Musk se pare des plumes du paon libertarien en affirmant instaurer la parole la plus libre sur Twitter «afin de renforcer la démocratie». Il veut, entre autres, donner la possibilité aux utilisateurs d’éliminer les algorithmes de modération de contenu. Trump, qui avait finalement été interdit de Twitter – après de nombreuses années vouées à l’infox – risque fort d’y revenir grâce à Musk. Qui, d’ailleurs, a figuré parmi les conseillers de l’ancien président, jusqu’à sa démission (annoncée par Twitter) le 1er juin 2017, Donald Trump ayant sorti les Etats-Unis de l’Accord de Paris sur le climat. C’en était trop pour Musk et ses discours style «greenwashing» (écoblanchiment).

La liberté de l’égorgeur virtuel

Lâché en état de liberté «absolue», Twitter risque fort de charrier – encore plus que maintenant, ce n’est pas peu dire – des flots de haine, de mensonges, de manipulations mentales. 

La liberté selon Elon Musk est celle de l’égorgeur virtuel rôdant sur les écrans multiformes.

Le milliardaire prétend rendre accessibles aux utilisateurs de Twitter les algorithmes de classement et de sélection des contenus. Les promesses rendent les fous joyeux, dit-on dans la bonne ville de Carouge. On voit mal comment, dans les faits, Musk s’y prendra pour passer du verbe à l’action. 

En fait, seul propriétaire, sans cautèle des autorités boursières, le milliardaire pourra faire ce qu’il veut des algorithmes et les manipuler en fonction de ses intérêts et de ses caprices, en vrai autocrate aussi absolu que numérique.

Le libertarien censeur

La sincérité d’Elon Musk quant à sa passion de la libre expression est d’autant plus sujette à caution qu’il s’est plusieurs fois mué en censeur, lorsque lui-même était mis en cause.
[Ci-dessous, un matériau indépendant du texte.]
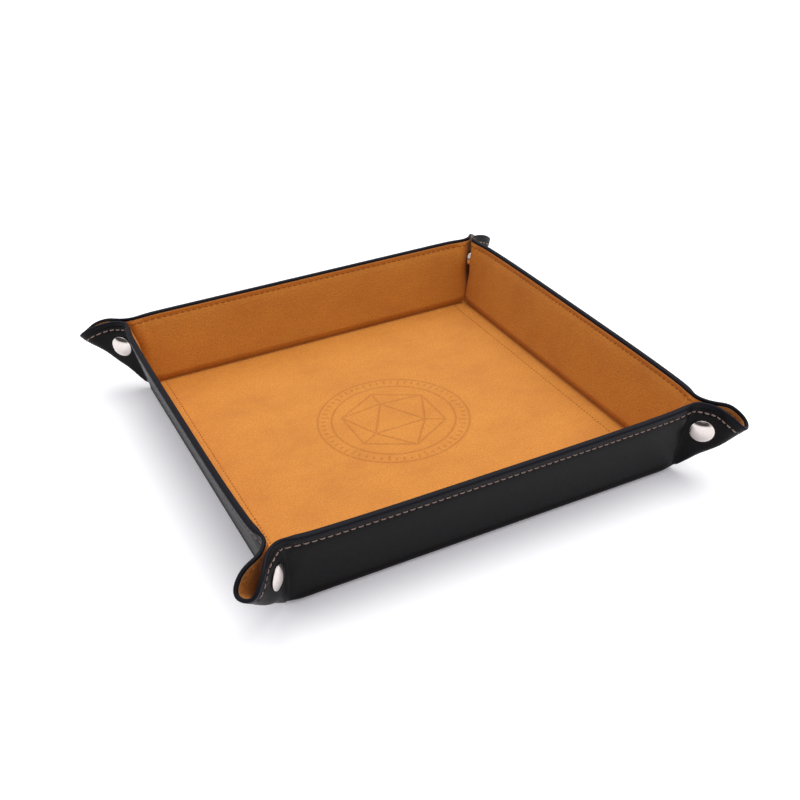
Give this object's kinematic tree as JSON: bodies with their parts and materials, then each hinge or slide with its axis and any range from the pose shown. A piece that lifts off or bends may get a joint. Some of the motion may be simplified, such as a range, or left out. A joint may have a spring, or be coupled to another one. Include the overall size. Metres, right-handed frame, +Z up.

  • Il y a deux ans, l’étatsunien Robert Reich (Parti démocrate), ancien Secrétaire d’Etat au Travail de Bill Clinton, lance un tweet critiquant le traitement que Musk fait subir aux salariés de Tesla. Résultat: le milliardaire le bloque sur le réseau social (lire ici).
  • Un étudiant avait ouvert un compte Twitter pour suivre les déplacements du milliardaire en jet privé. Elon Musk a tenté d’acheter l’étudiant puis a tout fait pour le censurer.
  • Un ancien employé de Tesla s’était plaint des conditions de travail au sein de l’entreprise de Musk. Il a été victime de la part de ce dernier «d’une campagne pour ternir sa réputation» selon le site The Verge, cité par France 24.
  • L’avocate étatsunienne Jessica J. Gonzalez, co-présidente de Free-Press, association de défense des journalistes, a lancé quelques missiles de croisière contre le despote libertarien: «Elon Musk lui-même a utilisé Twitter et d’autres plateformes pour attaquer et faire taire efficacement d’autres orateurs. Il s’est tourné vers les médias sociaux pour répandre la désinformation sur le COVID-19 et les vaccins. Il a utilisé Twitter pour manipuler les marchés et augmenter sa richesse déjà considérable. Et il a fait tout cela en s’appuyant sur une foule en ligne d’adeptes fidèles pour lancer des attaques contre quiconque n’est pas d’accord avec lui.»

Voilà donc cet autocrate numérique seul aux commandes de cette puissance de feu médiatique. La société payera peut-être un jour très cher son incapacité à trouver le bon curseur pour préserver la liberté d’expression tout en régulant les réseaux sociaux.